The power of Lightning Decision Jams lies in their democratic, time-boxed structure. The process begins with everyone silently writing problems on sticky notes for exactly seven minutes, which prevents the loudest voice from dominating the conversation. Following this, the team votes on which problems to tackle, ensuring you're solving what matters most to everyone involved. The next phase focuses on rapid solution generation, where quantity deliberately beats quality. Participants sketch or write solutions individually for another seven minutes, and this parallel processing generates far more ideas than traditional group discussion ever could. For example, when facing a critical onboarding drop-off, your team might generate solutions ranging from "progressive disclosure of features"
to "gamified first-time experience"
to "contextual help bubbles"
.
The final phases bring structure to creativity through dot voting and an effort-impact matrix. Team members place dots on their favorite solutions, naturally surfacing the most promising ideas without lengthy debate. You then plot these top-voted solutions on a 2x2 grid measuring implementation effort against potential impact. This visual immediately reveals your quick wins – those high-impact, low-effort solutions that can be tested immediately. The entire process transforms what could be hours of circular discussion into focused action, and you'll end each jam with clear next steps, assigned owners, and testable hypotheses, turning creative chaos into structured progress.
"How Might We" questions serve as the bridge between problem identification and solution generation. These three simple words transform complaints and obstacles into opportunities for innovation. When crafted skillfully, HMW questions open up the solution space while maintaining laser focus on the core challenge you're solving.
The art of writing effective HMW questions requires finding the sweet spot between too narrow and too broad. A question like "How might we add a search bar to the dashboard?"
is too prescriptive because it assumes the solution before exploration even begins. Conversely, "How might we make users happy?"
is so broad that it provides no actionable direction whatsoever. The optimal HMW question, such as "How might we help users find relevant information within 10 seconds?"
, defines the desired outcome without prescribing the method.
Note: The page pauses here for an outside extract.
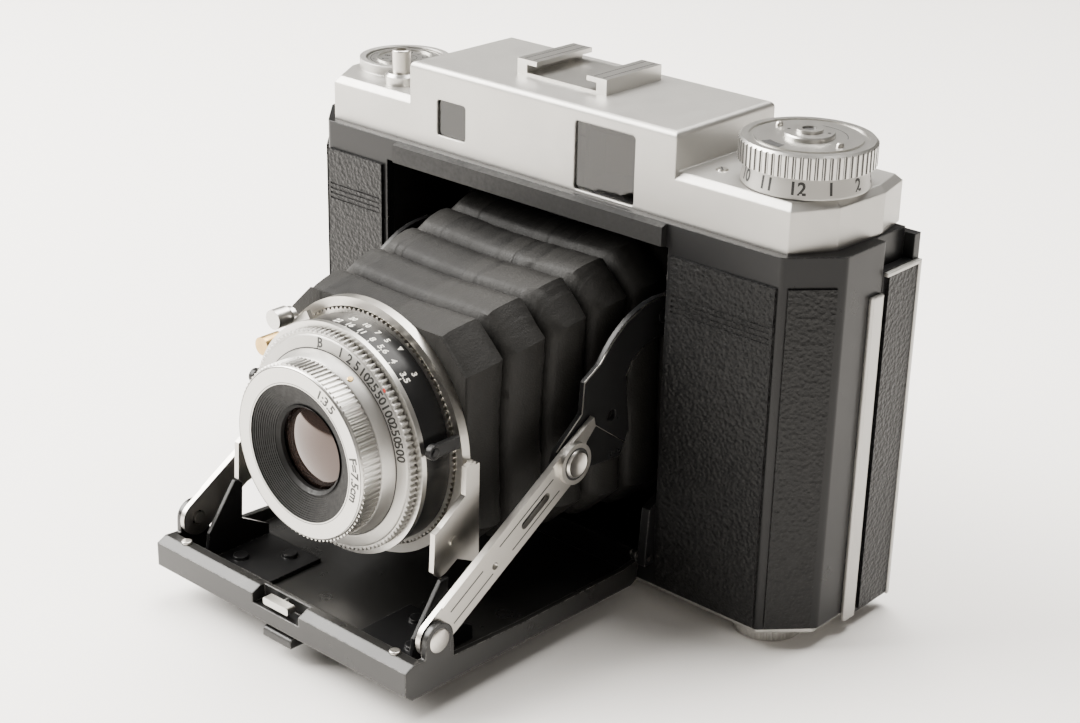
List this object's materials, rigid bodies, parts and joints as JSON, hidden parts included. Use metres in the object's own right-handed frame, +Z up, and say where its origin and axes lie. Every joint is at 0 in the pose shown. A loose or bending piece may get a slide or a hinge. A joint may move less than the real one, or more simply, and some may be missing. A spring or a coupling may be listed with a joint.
{
  "type": "folding camera",
  "caption": "Folding roll-film camera, open: chrome top, leather-covered body, drop bed with struts, pleated bellows and lens with leaf shutter.",
  "frame": {"origin": "mouth of the tripod socket, on the plane that the camera stands on", "axes": "+X to the right seen from the front, along the body; +Y from the lens towards the back; +Z up"},
  "size_m": [0.1391, 0.1018, 0.1027],
  "materials": {
    "black_enamel": "smooth black baked enamel with bare metal showing at worn edges",
    "satin_chrome": "fine satin chrome plate",
    "bright_nickel": "polished nickel plate with brushed faces",
    "leatherette": "black embossed leather with a pebbled grain",
    "bellows_cloth": "folded black leather cloth, greyed on the ridges",
    "lens_glass": "coated optical glass with a warm reflection",
    "window_glass": "clear flat glass",
    "brass": "bare lacquered brass",
    "blackened_steel": "matt blackened steel",
    "spool_steel": "black lacquered spool"
  },
  "bodies": {
    "root": {"body_shell": "black_enamel", "lens_chamber": "blackened_steel", "light_ledge": "black_enamel", "front_leather_right": "leatherette", "front_leather_left": "leatherette", "top_housing": "satin_chrome", "finder_window": "window_glass", "range_window": "window_glass", "finder_tunnel": "blackened_steel", "eyepiece": "black_enamel", "eyepiece_glass": "window_glass", "accessory_shoe": "satin_chrome", "release_collar": "satin_chrome", "bottom_plate": "satin_chrome", "tripod_bush": "satin_chrome", "door_hinge_pin": "bright_nickel", "hinge_brackets": "black_enamel", "bed_pins": "bright_nickel", "strut_brackets": "black_enamel", "bellows": "bellows_cloth"},
    "bed": {"bed": "black_enamel", "bed_leather": "leatherette", "guide_pins": "bright_nickel", "floor_links": "black_enamel", "bed_rivets": "bright_nickel"},
    "standard_carriage": {"guide_studs": "bright_nickel"},
    "standard": {"lens_standard": "bright_nickel", "shutter_case": "black_enamel", "shutter_blades": "blackened_steel", "aperture_blades": "blackened_steel", "rear_cell": "blackened_steel", "rear_glass": "lens_glass", "sync_post": "brass"},
    "lower_struts": {"lower_strut_right": "bright_nickel", "lower_strut_left": "bright_nickel", "joint_rivets": "bright_nickel"},
    "upper_struts": {"upper_strut_right": "black_enamel", "upper_strut_left": "black_enamel"},
    "door": {"back_door": "black_enamel", "door_leather": "leatherette", "pressure_plate": "blackened_steel"},
    "door_latch": {"door_latch": "satin_chrome"},
    "advance_knob": {"advance_knob": "satin_chrome", "counter_skirt": "satin_chrome", "winding_shaft": "bright_nickel", "take_up_spool": "spool_steel"},
    "supply_spool": {"supply_spool": "spool_steel"},
    "memo_dial": {"memo_dial": "satin_chrome"},
    "release_plunger": {"release_plunger": "bright_nickel"},
    "base_knob_right": {"base_knob_right": "satin_chrome"},
    "base_knob_left": {"base_knob_left": "satin_chrome"},
    "speed_ring": {"speed_ring": "satin_chrome"},
    "aperture_ring": {"aperture_ring": "satin_chrome"},
    "lens_front": {"focus_barrel": "satin_chrome", "name_ring": "satin_chrome", "ribbed_bezel": "blackened_steel", "front_glass": "lens_glass"},
    "cocking_lever": {"cocking_lever": "satin_chrome"},
    "latch_tab": {"latch_tab": "satin_chrome"},
    "stand_foot": {"stand_foot": "black_enamel"}
  },
  "joints": [
    {"name": "bed_fold", "type": "hinge", "parent": "root", "child": "bed", "pos_m": [0, -0.0109, 0.0107], "axis": [-1, 0, 0], "range_deg": [0, 90], "deforming": ["bellows"]},
    {"name": "standard_slide", "type": "slide", "parent": "bed", "child": "standard_carriage", "axis": [0, 0.5133, -0.8582], "range_m": [0, 0.03117]},
    {"name": "standard_level", "type": "hinge", "parent": "standard_carriage", "child": "standard", "pos_m": [0, -0.0589, 0.0467], "axis": [-1, 0, 0], "range_deg": [-90, 0]},
    {"name": "lower_strut_turn", "type": "hinge", "parent": "bed", "child": "lower_struts", "pos_m": [0, -0.0683, 0.0155], "axis": [-1, 0, 0], "range_deg": [0, 25.86]},
    {"name": "upper_strut_turn", "type": "hinge", "parent": "root", "child": "upper_struts", "pos_m": [0, -0.0028, 0.0601], "axis": [-1, 0, 0], "range_deg": [-52.94, 0]},
    {"name": "back_door_hinge", "type": "hinge", "parent": "root", "child": "door", "pos_m": [-0.0635, 0.0226, 0.0425], "axis": [0, 0, 1], "range_deg": [0, 120]},
    {"name": "door_latch_slide", "type": "slide", "parent": "root", "child": "door_latch", "axis": [0, 0, 1], "range_m": [0, 0.002]},
    {"name": "advance_turn", "type": "hinge", "parent": "root", "child": "advance_knob", "pos_m": [0.0579, 0.006, 0.0965], "axis": [0, 0, 1], "continuous": true},
    {"name": "supply_turn", "type": "hinge", "parent": "root", "child": "supply_spool", "pos_m": [-0.0516, 0.006, 0.0425], "axis": [0, 0, 1], "continuous": true},
    {"name": "memo_dial_turn", "type": "hinge", "parent": "root", "child": "memo_dial", "pos_m": [-0.052, 0.0093, 0.0925], "axis": [0, 0, 1], "continuous": true},
    {"name": "release_press", "type": "slide", "parent": "root", "child": "release_plunger", "axis": [0, 0, -1], "range_m": [0, 0.0018]},
    {"name": "base_knob_right_turn", "type": "hinge", "parent": "root", "child": "base_knob_right", "pos_m": [0.0606, 0.0004, 0.0015], "axis": [0, 0, 1], "continuous": true},
    {"name": "base_knob_left_turn", "type": "hinge", "parent": "root", "child": "base_knob_left", "pos_m": [-0.0528, 0.0004, 0.0015], "axis": [0, 0, 1], "continuous": true},
    {"name": "speed_ring_turn", "type": "hinge", "parent": "standard", "child": "speed_ring", "pos_m": [0, -0.061, 0.0417], "axis": [0, 1, 0], "range_deg": [0, 150]},
    {"name": "aperture_ring_turn", "type": "hinge", "parent": "standard", "child": "aperture_ring", "pos_m": [0, -0.0597, 0.0417], "axis": [0, 1, 0], "range_deg": [0, 70]},
    {"name": "focus_turn", "type": "hinge", "parent": "standard", "child": "lens_front", "pos_m": [0, -0.0655, 0.0417], "axis": [0, -1, 0], "range_deg": [0, 270]},
    {"name": "cocking_turn", "type": "hinge", "parent": "standard", "child": "cocking_lever", "pos_m": [0, -0.0545, 0.0417], "axis": [0, 1, 0], "range_deg": [0, 35]},
    {"name": "latch_tab_press", "type": "slide", "parent": "bed", "child": "latch_tab", "axis": [0, 1, 0], "range_m": [0, 0.0009]},
    {"name": "stand_foot_turn", "type": "hinge", "parent": "bed", "child": "stand_foot", "pos_m": [0, -0.0759, 0.00495], "axis": [-1, 0, 0], "range_deg": [0, 90]}
  ],
  "couplings": [
    {"joint": "standard_slide", "follows": "bed_fold", "m_per_rad": 0.019843},
    {"joint": "standard_level", "follows": "bed_fold", "ratio": -1},
    {"joint": "lower_strut_turn", "follows": "bed_fold", "ratio": 0.28736},
    {"joint": "upper_strut_turn", "follows": "bed_fold", "ratio": -0.58817}
  ]
}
This framing invites solutions beyond just search bars – perhaps through smart categorization, predictive suggestions, or visual hierarchy improvements – each offering different paths to the same goal.
As a Product Manager, you'll typically generate multiple HMW questions that attack the problem from different angles. Consider a scenario where user activation is declining. You might frame three distinct perspectives to explore the challenge comprehensively. First, "How might we reduce cognitive load during initial setup?"
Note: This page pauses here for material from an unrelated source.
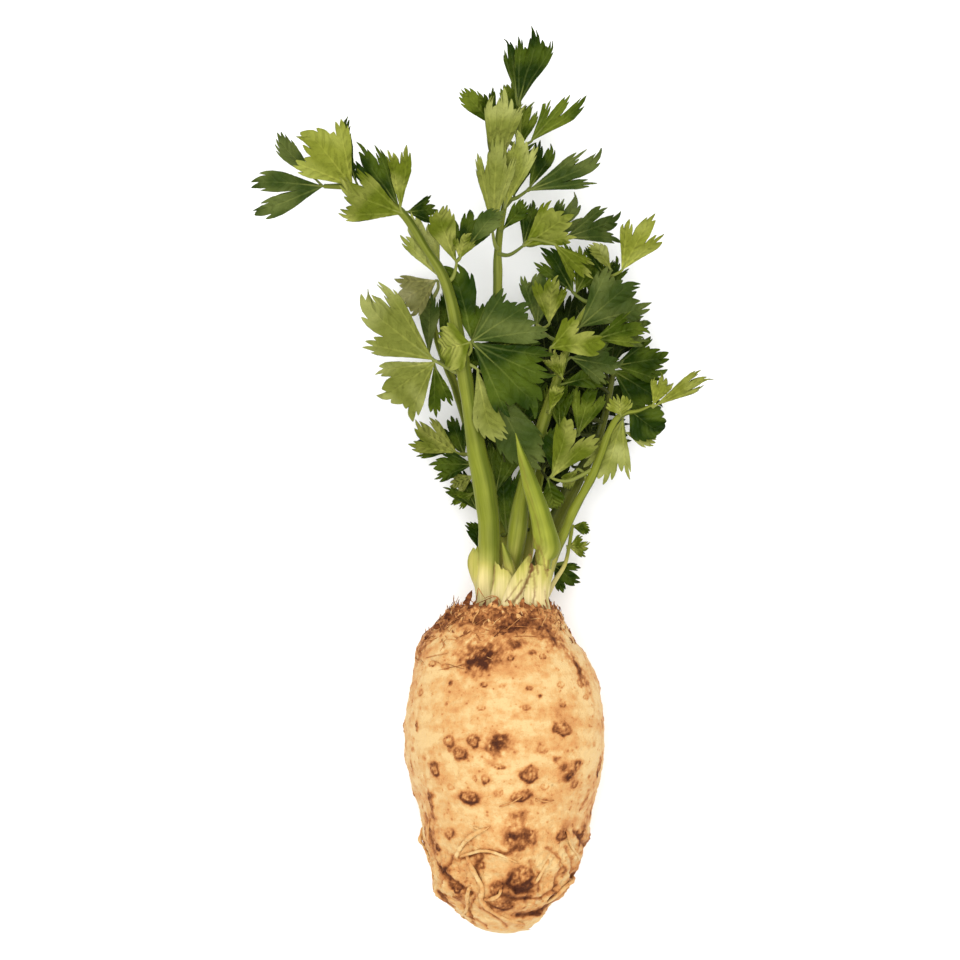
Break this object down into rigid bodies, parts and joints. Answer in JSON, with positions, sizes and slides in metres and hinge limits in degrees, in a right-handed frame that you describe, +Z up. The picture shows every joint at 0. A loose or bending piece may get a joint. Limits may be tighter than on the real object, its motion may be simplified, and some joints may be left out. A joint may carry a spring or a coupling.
{
  "type": "celeriac with leafy stalks",
  "caption": "Celeriac root lying on its side, with its leafy stalks still growing from the crown.",
  "frame": {"origin": "under the middle of the whole vegetable, on the surface that it lies on", "axes": "+Y runs along the vegetable from the root's tail to the leaves, +Z is up from the surface, +X is to the right when seen from above with the leaves away from the viewer"},
  "size_m": [0.2065, 0.4078, 0.0883],
  "materials": {
    "root_skin": "dry corky skin, cream with brown scars",
    "leafy_stem": "soft satin leaf",
    "bare_stalk": "satin ribbed stalk"
  },
  "bodies": {
    "root": {"root": "root_skin", "stem_left": "leafy_stem", "stem_tall": "leafy_stem", "stem_middle": "leafy_stem", "stem_right": "leafy_stem", "stem_back": "leafy_stem", "stem_small": "leafy_stem", "stem_under": "leafy_stem", "stem_low": "leafy_stem", "stalk_cut": "bare_stalk", "stalk_stub": "bare_stalk"}
  },
  "joints": []
}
addresses the user psychology angle. Second, "How might we leverage existing user data to minimize manual input?"
tackles the technical architecture opportunity. Third, "How might we reimagine onboarding as a value delivery experience rather than a setup process?"
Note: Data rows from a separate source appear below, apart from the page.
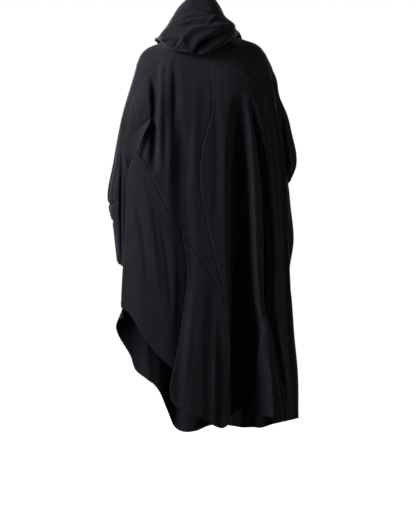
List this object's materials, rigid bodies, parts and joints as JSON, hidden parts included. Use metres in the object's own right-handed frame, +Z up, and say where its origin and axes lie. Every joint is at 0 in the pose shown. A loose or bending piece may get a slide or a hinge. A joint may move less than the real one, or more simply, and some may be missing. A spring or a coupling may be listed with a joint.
{
  "type": "hooded poncho",
  "caption": "Long felted poncho in its worn shape, with a slanting uneven hem, a wide cut sleeve on each side and a soft cowl hood lying down.",
  "frame": {"origin": "middle of the neck opening at the height where the cloth rests on the shoulders", "axes": "+Z up, -Y towards the back panel, +X towards the wearer's right"},
  "size_m": [0.6686, 0.5492, 1.5566],
  "materials": {
    "wool": "felted wool, near-black, soft and matt"
  },
  "bodies": {
    "root": {"back_centre": "wool", "back_left": "wool", "back_middle": "wool", "back_right": "wool", "side_right": "wool", "front": "wool", "yoke_left": "wool", "sleeve_left": "wool", "sleeve_right": "wool", "hood": "wool"}
  },
  "joints": []
}
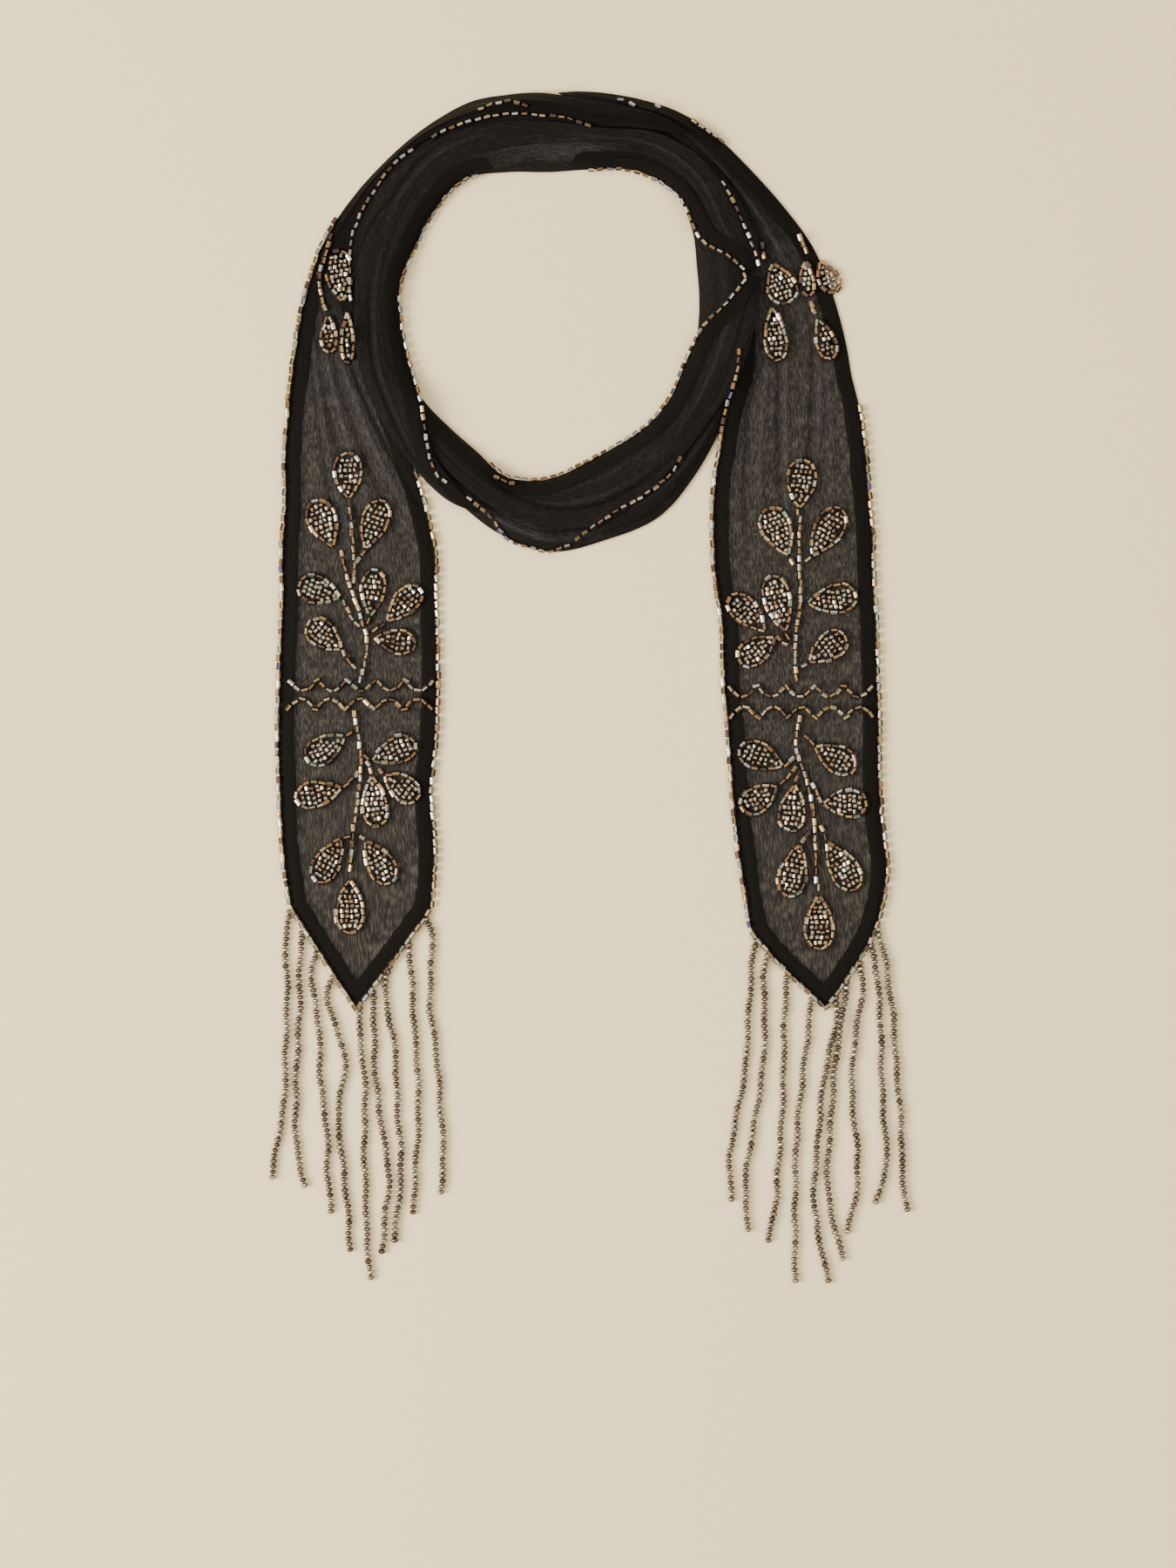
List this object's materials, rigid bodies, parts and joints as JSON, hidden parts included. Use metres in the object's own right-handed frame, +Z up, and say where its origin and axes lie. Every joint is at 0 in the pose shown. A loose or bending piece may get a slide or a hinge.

challenges fundamental assumptions about the user journey itself. Each question opens different solution pathways, ensuring your team explores the full spectrum of possibilities rather than fixating on the first idea that emerges.
Design Thinking lenses help you examine problems and solutions from multiple perspectives, preventing the tunnel vision that often derails product development. The three critical lenses – desirability, feasibility, and viability – must balance perfectly for any solution to succeed. As a Product Manager, you'll constantly shift between these viewpoints to evaluate ideas comprehensively and make informed decisions.
Let's observe how these lenses work in practice through a conversation between a Product Manager and an Engineering Lead evaluating a proposed smart defaults feature:
- Victoria: Jake, I've been thinking about your smart defaults proposal. It would auto-populate user preferences based on their browsing history. What's the technical lift?
- Jake: Actually quite elegant – we can leverage our existing data pipeline. Maybe two sprints of work, minimal new infrastructure. It's highly feasible.
- Victoria: That's the feasibility lens covered. But let's think about desirability. Our user research showed that 73% of users abandoned onboarding because they felt we were asking for too many permissions upfront.
- Jake: But this would eliminate those permission requests entirely!
- Victoria: True, but wouldn't we still be using their data without explicit consent? Users might feel we're being invasive, even if it's meant to help them.
- Jake: I hadn't considered that angle. So even though it's technically feasible, it might not be desirable from a trust perspective?
- Victoria: Exactly. And from a viability standpoint, if users lose trust, our retention metrics would tank, threatening our $2M funding round. We need a solution that balances all three lenses.
Notice how Victoria systematically evaluates the feature through each lens, revealing that a technically elegant solution might fail on other dimensions. This multi-perspective analysis prevents costly mistakes before development begins.
The desirability lens focuses on what users actually want and need, not what you think they should want. This perspective examines emotional resonance, usability, and genuine value creation. When evaluating a proposed feature like automated task prioritization, the desirability lens prompts essential questions: Do users trust algorithmic recommendations? Does this solve a real pain point or create new anxieties? You might discover that while the feature seems helpful on paper, users actually value the sense of control that manual prioritization provides. The lens then examines technical and operational realities. Can your current infrastructure support this feature? Do you have the engineering expertise required? What technical debt might this create? A solution might be highly desirable but require architectural changes that would delay launch by months, making it practically unfeasible.